WHAT AUTHOR Michelle Alexander calls The New Jim Crow couldn't be plainer--the governor is cutting services and opportunities that disproportionately affect low-income neighborhoods and people of color, the cops are sweeping in with stops-and-frisks, Mayor Michael Nutter wants to criminalize youth through archaic curfew laws aimed at youth of color--all while the money is found to construct new human cages, branding more Pennsylvanians with second-class status for the rest of their lives.

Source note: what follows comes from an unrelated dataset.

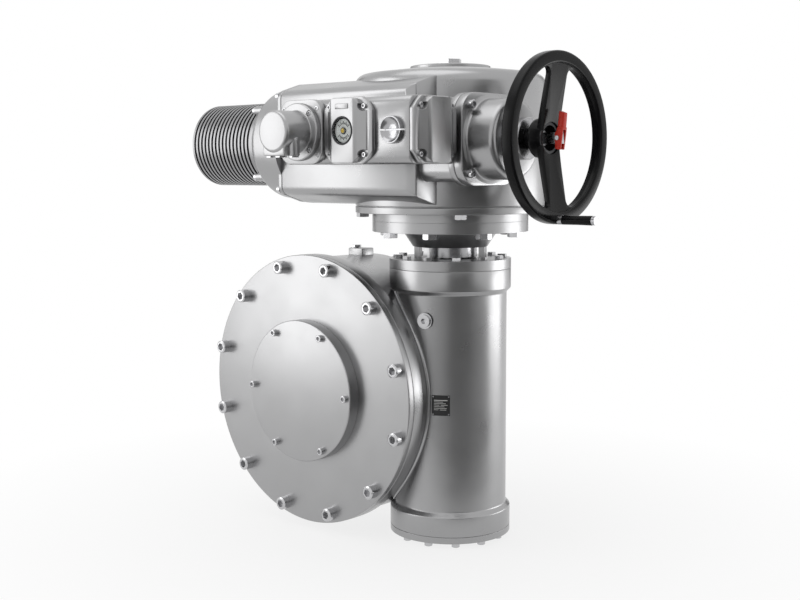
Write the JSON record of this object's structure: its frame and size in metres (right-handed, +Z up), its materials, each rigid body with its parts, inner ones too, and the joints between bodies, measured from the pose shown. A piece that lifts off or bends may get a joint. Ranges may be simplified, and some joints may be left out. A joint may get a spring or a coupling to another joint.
{
  "type": "electric valve actuator",
  "caption": "Multi-turn electric valve actuator with handwheel, motor and position window, standing on a worm gearbox with a flange for a part-turn valve.",
  "frame": {"origin": "centre of the valve flange's face, on the axis of the worm wheel", "axes": "+Y out of the valve flange towards the valve, +Z up along the worm column, +X towards the handwheel"},
  "size_m": [1.0846, 0.6905, 1.0745],
  "materials": {
    "cast": "satin silver-grey paint over a cast surface",
    "cast_fine": "satin silver-grey paint over a fine cast surface",
    "bright_steel": "zinc plated, satin",
    "machined": "turned, satin",
    "steel": "ground",
    "bronze": "machined",
    "seal_rubber": "matt",
    "black_gloss": "glossy black coating",
    "motor_paint": "satin grey paint",
    "red": "red coating",
    "plate_black": "satin black plate",
    "dark_ring": "satin dark grey",
    "window": "clear",
    "dial_white": "matt white",
    "winding": "varnished winding and laminations",
    "rotor_iron": "machined"
  },
  "bodies": {
    "housing": {"gear_housing": "cast", "front_cover": "cast", "front_cover_seal": "seal_rubber", "front_cover_screws": "bright_steel", "end_cap": "cast", "end_cap_screws": "bright_steel", "wheel_bushes": "bronze", "output_seal": "seal_rubber", "column_bottom_cover": "cast", "column_bottom_screws": "bright_steel", "column_top_bolts": "bright_steel", "worm_shaft_seal": "seal_rubber", "oil_plug": "bright_steel", "vent_plug": "bright_steel", "nameplate": "plate_black", "nameplate_rivets": "bright_steel", "mounting_yoke": "cast", "drive_flange_bolts": "bright_steel", "output_flange": "cast", "output_flange_bolts": "bright_steel", "actuator_housing": "cast", "top_plate": "cast_fine", "top_plug": "bright_steel", "bearing_outer_rings": "steel", "motor_bell": "cast", "motor_housing": "motor_paint", "motor_end_cover": "motor_paint", "motor_screws": "bright_steel", "stator": "winding", "bonnet": "cast", "bonnet_screws": "bright_steel", "bonnet_collar": "machined", "control_housing": "cast", "cable_plugs": "bright_steel", "display_cover": "cast_fine", "window_bezel": "dark_ring", "window_glass": "window", "end_cover": "cast_fine", "side_plug": "cast_fine", "plug_flange": "cast_fine", "plug_housing": "cast_fine", "control_screws": "bright_steel"},
    "output_drive": {"worm_wheel": "bronze", "drive_sleeve": "steel"},
    "worm_line": {"gearbox_worm": "steel", "worm_line_rings": "steel", "coupling_sleeve": "machined", "hollow_shaft": "steel", "drive_wheel": "bronze"},
    "motor_line": {"drive_worm_shaft": "steel", "rotor": "rotor_iron", "motor_line_rings": "steel"},
    "indicator": {"indicator_dial": "dial_white"},
    "hand_drive": {"handwheel": "black_gloss", "handwheel_shaft": "machined", "hub_ring": "machined", "crank_pin": "machined", "lever_pin": "machined"},
    "grip": {"crank_grip": "black_gloss"},
    "lever": {"changeover_lever": "red"}
  },
  "joints": [
    {"name": "worm_turn", "type": "hinge", "parent": "housing", "child": "worm_line", "pos_m": [0.264, -0.14, 0], "axis": [0, 0, 1], "range_deg": [0, 4590]},
    {"name": "output_turn", "type": "hinge", "parent": "housing", "child": "output_drive", "pos_m": [0, -0.14, 0], "axis": [0, 1, 0], "range_deg": [0, 90]},
    {"name": "motor_turn", "type": "hinge", "parent": "housing", "child": "motor_line", "pos_m": [0, -0.29, 0.563], "axis": [1, 0, 0], "range_deg": [-91800, 0]},
    {"name": "indicator_turn", "type": "hinge", "parent": "housing", "child": "indicator", "pos_m": [0.325, -0.53, 0.579], "axis": [0, 1, 0], "range_deg": [0, 180]},
    {"name": "handwheel_turn", "type": "hinge", "parent": "housing", "child": "hand_drive", "pos_m": [0.6485, -0.29, 0.563], "axis": [1, 0, 0], "continuous": true},
    {"name": "grip_turn", "type": "hinge", "parent": "hand_drive", "child": "grip", "pos_m": [0.6485, -0.29824, 0.40572], "axis": [1, 0, 0], "continuous": true},
    {"name": "lever_swing", "type": "hinge", "parent": "hand_drive", "child": "lever", "pos_m": [0.6545, -0.29, 0.563], "axis": [0, 1, 0], "range_deg": [0, 85]}
  ],
  "couplings": [
    {"joint": "output_turn", "follows": "worm_turn", "ratio": 0.019608},
    {"joint": "motor_turn", "follows": "worm_turn", "ratio": -20},
    {"joint": "indicator_turn", "follows": "worm_turn", "ratio": 0.039216}
  ]
}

The shortfall in education funding could easily be raised through progressive taxation, such as ending city tax abatements for corporate giants like Comcast that don't pay their fair share. Instead, they're asking working people and students to pay for their crisis. Nutter's plan is to raise money through the "Actual Value Initiative," by raising residential property taxes in an already difficult economic climate for working people.

SRC Chairman Pedro Ramos added a familiar ruling class argument for why the working class must pay for the education crisis: "You can't say it's just about kids when adults all refuse to do more or give something up...At some point, labor will realize that there is no silver bullet, no magic out there, and we have to work together to increase revenues over the long term."

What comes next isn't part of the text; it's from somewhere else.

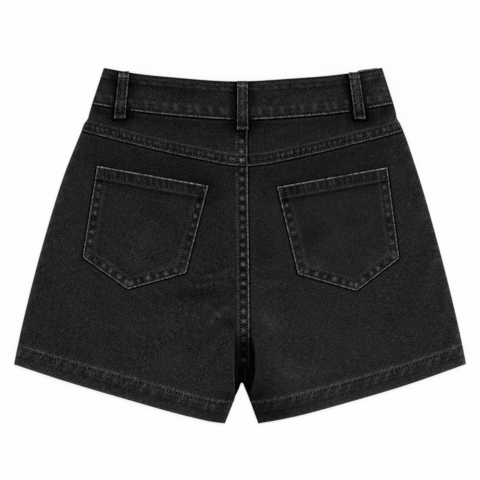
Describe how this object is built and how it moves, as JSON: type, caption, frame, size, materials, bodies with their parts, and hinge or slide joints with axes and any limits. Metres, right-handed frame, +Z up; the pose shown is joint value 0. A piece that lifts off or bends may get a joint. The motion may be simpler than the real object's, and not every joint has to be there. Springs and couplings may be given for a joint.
{
  "type": "denim skort",
  "caption": "Black denim skort laid flat with its back up: A-line shorts legs, yokes, patch pockets, belt loops and a plain front skirt panel.",
  "frame": {"origin": "on the table, under the middle of the garment's length and width", "axes": "+X to the wearer's right (the back faces up), +Y towards the waistband, +Z up from the table"},
  "size_m": [0.564, 0.4442, 0.0094],
  "materials": {
    "denim": "black cotton twill, washed, with greyed folded edges and puckered seams",
    "thread": "black tonal topstitching",
    "button_metal": "dark plain metal"
  },
  "bodies": {
    "root": {"back_left": "denim", "back_right": "denim", "yoke_left": "denim", "yoke_right": "denim", "back_pocket_left": "denim", "back_pocket_right": "denim", "front_left": "denim", "front_right": "denim", "skirt_panel": "denim", "waistband": "denim", "loop_back_left": "denim", "loop_back_centre": "denim", "loop_back_right": "denim", "loop_front_left": "denim", "loop_front_right": "denim", "button": "button_metal"}
  },
  "joints": []
}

This in the context of the greatest single seizure of wealth we've ever seen from taxpayers funneled into banks--but they couldn't find any money when it was needed. Why are our banks too big to fail, but our schools not? They just don't want the silver bullet pointed at them.

After students were dismissed from the SRC meeting, they gathered outside and broke into lively chants and dancing. This energy and fight-back from students--primarily students of color--is inspiring others to take a stand against a war waged on teachers and public education at large.

These young people are not only hoping for change, they're consciously aware of the injustices this system breeds, and are ardently envisioning a different society.